The practical takeaway: bifacial should be treated as a site-specific design choice, not a default upgrade. When albedo, spacing, and mounting height are sub-optimal, a well-engineered monofacial project may deliver better risk-adjusted returns.
Bifacial Market Outlook to 2030
Looking toward 2030, bifacial modules are on track to become the dominant technology for new utility-scale solar builds:
- Share of new capacity: From ~40–50% of new utility-scale capacity in 2025 to an estimated 70–85% by 2030, as more supply chains standardise on bifacial glass-glass designs.

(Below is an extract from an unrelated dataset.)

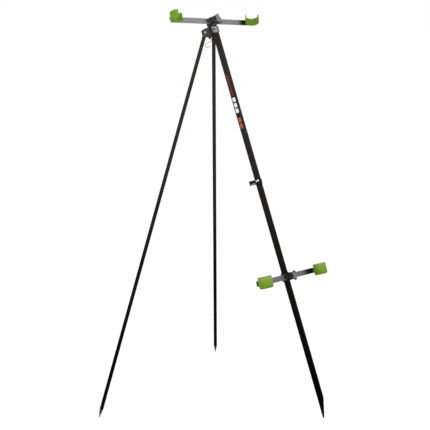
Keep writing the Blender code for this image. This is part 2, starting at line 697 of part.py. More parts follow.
def thin_leg(side, sign, frame):
    """One thin leg, in a frame on its pivot with +X along the fold axis and +Z up the leg."""
    pivot = MAIN_FRAME @ Vector((sign * PIVOT_SIDE, PIVOT_BACK, -PIVOT_DROP))
    foot = Vector((sign * FOOT_RADIUS * math.sin(THIN_FOOT_ANGLE), THIN_FOOT_Y + SHIFT_Y, 0.0))
    down = (foot - pivot).normalized()
    main_down = MAIN_FRAME.to_3x3() @ Vector((0, 0, -1))
    fold = main_down.cross(down).normalized()
    back = (-down).cross(fold)
    turn = Matrix((fold, back, -down)).transposed().to_4x4()
    stance = Matrix.Translation(pivot) @ turn
    hub = empty(f"{side}_leg_pivot", stance)
    reach = (foot - pivot).length
    tube_end = reach - SPIKE_LENGTH
    length = THIN_TOP + tube_end
    bore = PIVOT_RADIUS + BUSH_WALL + SEAT
    tube = plate(f"{side}_leg_tube", [circle(THIN_RADIUS, sides=28), circle(THIN_RADIUS - THIN_WALL, sides=28)],
                 length, hub, shift(z=THIN_TOP - length / 2))
    across = Matrix.Rotation(math.pi / 2, 4, "Y")
    cut(tube, cylinder(f"{side}_tube_bore", bore, -THIN_RADIUS * 2, THIN_RADIUS * 2, hub, across, 20))
    finish(tube, BLACK, 0.35, 0.3)

    inner = THIN_RADIUS - THIN_WALL - SEAT
    tip = -reach
    spike = turned(f"{side}_leg_spike", [
        (0.0, -tube_end + SPIKE_SHANK),
        (inner - 0.001, -tube_end + SPIKE_SHANK),
        (inner, -tube_end + SPIKE_SHANK - 0.001),
        (inner, -tube_end - SEAT),
        (THIN_RADIUS, -tube_end - SEAT),
        (THIN_RADIUS, -tube_end - SEAT - SPIKE_COLLAR),
        (SPIKE_TIP_RADIUS, tip + 0.0006),
        (0.0, tip),
    ], hub, Matrix(), 24)
    finish(spike, BLACK, 0.45, 0.2)
    plug = turned(f"{side}_leg_plug", [
        (0.0, THIN_TOP + PLUG_CAP),
        (THIN_RADIUS - 0.002, THIN_TOP + PLUG_CAP),
        (THIN_RADIUS, THIN_TOP + PLUG_CAP - 0.002),
        (THIN_RADIUS, THIN_TOP + SEAT),
        (inner, THIN_TOP + SEAT),
        (inner, THIN_TOP - PLUG_SHANK),
        (0.0, THIN_TOP - PLUG_SHANK),
    ], hub, Matrix(), 24)
    finish(plug, DARK, 0.5)

    gap = THIN_RADIUS + RUNNING
    bush_half = THIN_RADIUS + RUNNING - SEAT
    bush = plate(f"{side}_leg_bush", [circle(PIVOT_RADIUS + BUSH_WALL, sides=20),
                                      circle(PIVOT_RADIUS + SEAT / 3, sides=20)], bush_half * 2, hub, across)
    finish(bush, SILVER, 0.4, 0.9)

    outward = Matrix.Rotation(sign * math.pi / 2, 4, "Y")
    head_low = gap + BRACKET_SHEET + SEAT
    shank = head_low * 2 + NUT_HEIGHT + 0.0008
    fixed = MAIN_FRAME.inverted() @ stance @ outward
    bolt = turned(f"{side}_pivot_bolt", screw_profile(PIVOT_HEAD_RADIUS, PIVOT_HEAD_HEIGHT,
                                                      PIVOT_RADIUS, shank), frame, fixed @ shift(z=head_low), 20)
    finish(bolt, (0.8, 0.8, 0.8, 1.0), 0.25, 0.9)
    hex_nut(f"{side}_pivot_nut", PIVOT_RADIUS * 1.9, NUT_HEIGHT, PIVOT_RADIUS + SEAT / 3, frame,
            fixed @ shift(z=-head_low) @ Matrix.Rotation(math.pi, 4, "X"))
    return main_fold(pivot, down, fold)


def main_fold(pivot, down, fold):
    """The pivot, the leg's direction and the fold axis, in the main leg's frame."""
    back = MAIN_FRAME.inverted()
    turn = back.to_3x3()
    return back @ pivot, turn @ down, turn @ fold


def bracket(frame, right):
    """The folded bracket: a web on the main leg, a channel for each thin leg and the hook's tab."""
    pivot, down, fold = right
    normal = Vector((fold.x, fold.y)).normalized()
    along = Vector((-normal.y, normal.x))
    spread = math.acos(-down.z)
    stop = THIN_RADIUS * math.cos(spread) + (THIN_TOP + PLUG_CAP) * math.sin(spread)
    gap = THIN_RADIUS + RUNNING
    sheet = BRACKET_SHEET
    web_back = MAIN_DEPTH / 2 + SEAT
    top = -PIVOT_DROP + BRACKET_TOP_RISE
    tip_top = -PIVOT_DROP + BRACKET_TIP_RISE
    low = -PIVOT_DROP - BRACKET_FALL
    web = box("head_bracket", (-BRACKET_WEB_HALF, web_back, low), (BRACKET_WEB_HALF, web_back + sheet, top), frame)
    hook_y = PIVOT_BACK + HOOK_WEB_BACK
    spine = box("bracket_spine", (-CHEEK_HALF, web_back + 0.0002, top - 0.004),
                (CHEEK_HALF, web_back + sheet - 0.0002, SPINE_RISE), frame)
    cut(web, spine, "UNION")
    for sign, side in ((1, "right"), (-1, "left")):
        middle = sign * (CHEEK_HALF - sheet / 2)
        cheek = box(f"{side}_cheek", (middle - sheet / 2, web_back + 0.0001, low + 0.0015),
                    (middle + sheet / 2, CHEEK_BACK, CHEEK_RISE), frame)
        cut(web, cheek, "UNION")
    for sign, side in ((1, "right"), (-1, "left")):
        turn = Matrix(((along.x * sign, 0, normal.x * sign, pivot.x * sign),
                       (along.y, 0, normal.y, pivot.y),
                       (0, 1, 0, 0),
                       (0, 0, 0, 1)))
        meet = (web_back + sheet / 2 - pivot.y + (gap + sheet) * normal.y) / along.y
        trim = 0.0002
        for place_name, offset, start in (("inner", -(gap + sheet / 2), meet), ("outer", gap + sheet / 2, -stop - sheet)):
            outline = [
                (start, low + trim),
                (BRACKET_EDGE - 0.004, low + 0.004),
                (BRACKET_EDGE, low + 0.010),
                (BRACKET_EDGE, tip_top),
                (-0.003, top - trim),
                (start, top - trim),
            ]
            trim += 0.0002
            flange = plate(f"{side}_{place_name}_flange", [outline], sheet, frame, turn @ shift(z=offset))
            cut(web, flange, "UNION")
        back = gap + sheet * 0.9
        stop_web = box(f"{side}_stop_web", (-stop - SEAT - sheet, low + 0.0008, -back), (-stop - SEAT, top - 0.0008, back), frame, turn)
        cut(web, stop_web, "UNION")
        bore = cylinder(f"{side}_flange_bore", PIVOT_RADIUS + SEAT, -0.03, 0.03, frame,
                        turn @ shift(y=-PIVOT_DROP), 20)
        cut(web, bore)
    offset = gap + sheet / 2
    slide = (hook_y - pivot.y + offset * normal.y) / along.y
    span = pivot.x - offset * normal.x + slide * along.x
    outline = [
        (span, -HOOK_WEB_TOP),
        (-span, -HOOK_WEB_TOP),
        (-span, low + 0.004),
        (-HOOK_TAB_HALF - 0.004, -HOOK_WEB_BOTTOM),
        (-HOOK_TAB_HALF, -HOOK_WEB_BOTTOM - HOOK_TAB_DROP),
        (HOOK_TAB_HALF, -HOOK_WEB_BOTTOM - HOOK_TAB_DROP),
        (HOOK_TAB_HALF + 0.004, -HOOK_WEB_BOTTOM),
        (span, low + 0.004),
    ]
    hole = circle(HOOK_HOLE_RADIUS, (0, -HOOK_WEB_BOTTOM), 20)
    tab = plate("hook_web", [outline, hole], sheet, frame, shift(y=hook_y) @ FACE_OUT)
    cut(web, tab, "UNION")
    for name, drop in zip(("upper", "lower"), BRACKET_SCREWS):
        cut(web, cylinder(f"web_bore_{name}", SCREW_RADIUS + SEAT, -0.004, 0.03, frame,
                          shift(y=web_back, z=-drop) @ FACE_OUT.inverted(), 20))
        seat = shift(y=web_back + sheet + SEAT, z=-drop) @ FACE_OUT.inverted()
        screw = turned(f"bracket_screw_{name}", screw_profile(SCREW_HEAD_RADIUS, SCREW_HEAD_HEIGHT,
                                                              SCREW_RADIUS, sheet + MAIN_WALL + 0.004),
                       frame, seat, 12)
        finish(screw, BLACK, 0.4, 0.5)
    finish(web, DARK, 0.4, 0.4)
    return hook_y


def hook(frame, hook_y):
    """A wire hook whose eye is pinched round the bracket's tab, its bowl open towards the main leg."""
    rest_z = -HOOK_WEB_BOTTOM - HOOK_HOLE_RADIUS + HOOK_WIRE_RADIUS + SEAT * 6
    hang = MAIN_FRAME @ Vector((0, hook_y, rest_z))
    eye = HOOK_EYE_RADIUS
    points = arc((0, -eye), eye, math.radians(40), math.radians(232), 11)
    size = HOOK_BOWL_HALF
    bowl = [(0.45, -1.40), (1.05, -1.66), (1.52, -1.86), (1.78, -2.14), (1.72, -2.48),
            (1.42, -2.78), (0.98, -2.95), (0.50, -2.90), (0.08, -2.62), (-0.16, -2.25)]
    points += [(y * size, z * size) for y, z in bowl]
    curve = bpy.data.curves.new("s_hook", "CURVE")
    curve.dimensions = "3D"
    curve.bevel_depth = HOOK_WIRE_RADIUS
    curve.bevel_resolution = 2
    curve.use_fill_caps = True
    spline = curve.splines.new("POLY")
    spline.points.add(len(points) - 1)
    for point, (y, z) in zip(spline.points, points):
        point.co = (0.0, y, z, 1.0)
    wire = from_curve("s_hook", curve, None, Matrix.Translation(hang))
    finish(wire, PALE, 0.2, 1.0)


def strap(frame):
    """The hook and loop strap: a band round the main leg with its doubled tail behind."""
    outer = rounded_rectangle(MAIN_WIDTH / 2 + SEAT + STRAP_THICK, MAIN_DEPTH / 2 + SEAT + STRAP_THICK,
                              MAIN_CORNER + STRAP_THICK, 4)
    inner = rounded_rectangle(MAIN_WIDTH / 2 + SEAT, MAIN_DEPTH / 2 + SEAT, MAIN_CORNER, 4)
    band = plate("leg_strap", [outer, inner], STRAP_WIDTH, frame, shift(z=-STRAP_DROP))
    tail_low = MAIN_DEPTH / 2 + SEAT + STRAP_THICK / 2
    tail = box("strap_tail", (-STRAP_TAIL_THICK / 2, tail_low, -STRAP_DROP - STRAP_WIDTH / 2 + 0.0004),
               (STRAP_TAIL_THICK / 2, tail_low + STRAP_TAIL, -STRAP_DROP + STRAP_WIDTH / 2 - 0.0004), frame)
    cut(band, tail, "UNION")
    finish(band, BLACK, 0.9)


def main():
    frame = empty("main_leg_frame", MAIN_FRAME)
    main_leg(frame)
    sleeve(frame)
    lug(frame)
    right = thin_leg("right", 1, frame)
    thin_leg("left", -1, frame)
    hook_y = bracket(frame, right)
    hook(frame, hook_y)
    head(frame)
    butt(frame)
    strap(frame)


main()
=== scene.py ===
"""The look of the surf rod tripod: materials, strap, recesses, label bars, floor, light and camera.

Metres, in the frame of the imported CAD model: +Z up, the main leg points towards -Y.
"""

import math

import bmesh
import bpy
from mathutils import Matrix, Vector


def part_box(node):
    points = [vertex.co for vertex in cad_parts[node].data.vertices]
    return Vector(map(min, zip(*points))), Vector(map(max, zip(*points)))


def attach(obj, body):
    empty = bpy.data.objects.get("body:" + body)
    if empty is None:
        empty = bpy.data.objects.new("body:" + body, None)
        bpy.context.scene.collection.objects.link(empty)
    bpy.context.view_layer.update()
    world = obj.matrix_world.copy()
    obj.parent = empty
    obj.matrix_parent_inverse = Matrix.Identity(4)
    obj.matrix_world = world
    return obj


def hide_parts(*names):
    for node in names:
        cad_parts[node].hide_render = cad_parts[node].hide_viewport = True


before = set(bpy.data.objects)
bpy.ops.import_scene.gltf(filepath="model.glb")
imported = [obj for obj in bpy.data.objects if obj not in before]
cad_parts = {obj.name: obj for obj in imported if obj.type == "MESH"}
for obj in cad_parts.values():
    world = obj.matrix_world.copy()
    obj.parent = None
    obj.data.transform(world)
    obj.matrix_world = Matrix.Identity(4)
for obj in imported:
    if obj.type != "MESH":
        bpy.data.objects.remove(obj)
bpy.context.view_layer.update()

# The main leg. In LEG_FRAME the origin is its top end, +Z runs up along it and -Y is its front.
LEG_LEAN = math.radians(18.45)
LEG_TOP = Vector((0.0, 0.130976, 1.838549))
LEG_DEPTH = 0.028
LEG_WIDTH = 0.016
LEG_FRAME = Matrix.Translation(LEG_TOP) @ Matrix.Rotation(-LEG_LEAN, 4, "X")
OUT = LEG_FRAME.to_3x3() @ Vector((0, -1, 0))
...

- Cost convergence: Module price premiums are expected to shrink to 0–3% vs monofacial, making the energy uplift largely "free" where design is optimised.
- Design standardisation: Tracker vendors are rolling out bifacial-optimised structures (slimmer torque tubes, improved cable routing) that reduce rear shading without large BoS penalties.
- Bankability: With a full decade of operating data by 2030, lenders are likely to treat bifacial performance assumptions as routine—reducing risk premiums and speeding up due-diligence cycles.
- Use-case expansion: In addition to desert mega-projects, bifacial will be standard on carports, high-albedo rooftops, and agrivoltaic sites where reflected light is abundant.
For developers planning projects in the late 2020s, the question is shifting from "Should we use bifacial modules?" to "How do we design the site so bifacial gain is fully captured and independently verified?"